Unfortunately for investors, Pinterest is priced for significant growth in MAUs and revenue growth above consensus, as I’ll show below.

Pinterest Priced to Be Half the Size of Facebook

I use my reverse discounted cash flow (DCF) model to analyze the future cash flow expectations baked into Pinterest’s current valuation. I find that, despite management warnings regarding MAU growth and overall profitability, Pinterest is priced as if it will maintain record margins and grow MAUs to half that of Facebook.

To justify its current price of $23/share, Pinterest must:

  • improve its NOPAT margin to 15% (record high in 2021, already fallen to 14.5% over the TTM) and
  • grow revenue by 20% compounded annually through 2028.

In this scenario, Pinterest would generate $9.2 billion in revenue in 2028, which is 3.5x its TTM revenue. At its current annual ARPU[1], ($5.86 at the end of 1Q22), this scenario implies the firm would have nearly 1.6 billion MAUs, or 3.6x its 1Q22 MAUs and 54% of Facebook’s 1Q22 MAUs.

I think its overly optimistic to assume Pinterest will reclaim its record margins of 2021 (as it guides for lower profitability) and increase MAUs 3.6 times. Companies that grow revenue 20%+ compounded annually for such a long period are exceedingly rare, which underscores the unrealistic optimism embedded in Pinterest’s share price. In a more realistic scenario, detailed below, the stock has large downside risk.

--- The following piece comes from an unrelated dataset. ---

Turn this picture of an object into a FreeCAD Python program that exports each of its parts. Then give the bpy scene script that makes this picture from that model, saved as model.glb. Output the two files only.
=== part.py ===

43% Downside If Pinterest Grows at Consensus Rates

Below, I review an additional DCF scenario to highlight the downside risk in the stock.

If I assume Pinterest’s:

  • NOPAT margin equals 10% from 2022-2028,
  • revenue grows at consensus rates of 18% in 2022, 23% in 2023, and 19% in 2024, and
  • revenue grows 15% a year in 2025-2028, then

the stock is worth $13/share today – a 43% downside to the current price. Even if I assume Pinterest can increase its ARPU by 1.5x current level, this scenario implies the company has 884 million MAUs, or 2x its TTM MAUs. If Pinterest’s profitability fails to improve from 1Q22, or growth slows further, the downside risk in the stock is even higher.

Figure 4 compares Pinterest’s implied future NOPAT in these scenarios to its historical NOPAT. I also include the TTM NOPAT for Twitter and Snap (SNAP) for reference.

Figure 4: Pinterest’s Historical vs. Implied NOPAT: DCF Valuation Scenarios

Each of the above scenarios also assumes Pinterest’s change in invested capital equals 6% of revenue in each year. This growth in invested capital is half the change in Pinterest’s invested capital as a percent of revenue over the past four years. If I assume Pinterest’s invested capital increases at a similar rate to past years, the downside risk is even larger.

Disclosure: David Trainer, Kyle Guske II, and Matt Shuler receive no compensation to write about any specific stock, sector, style, or theme.

[1] Calculated as TTM revenue of $2.7 billion divided by the average MAUs at the beginning and end of the period (1Q21 through 1Q22).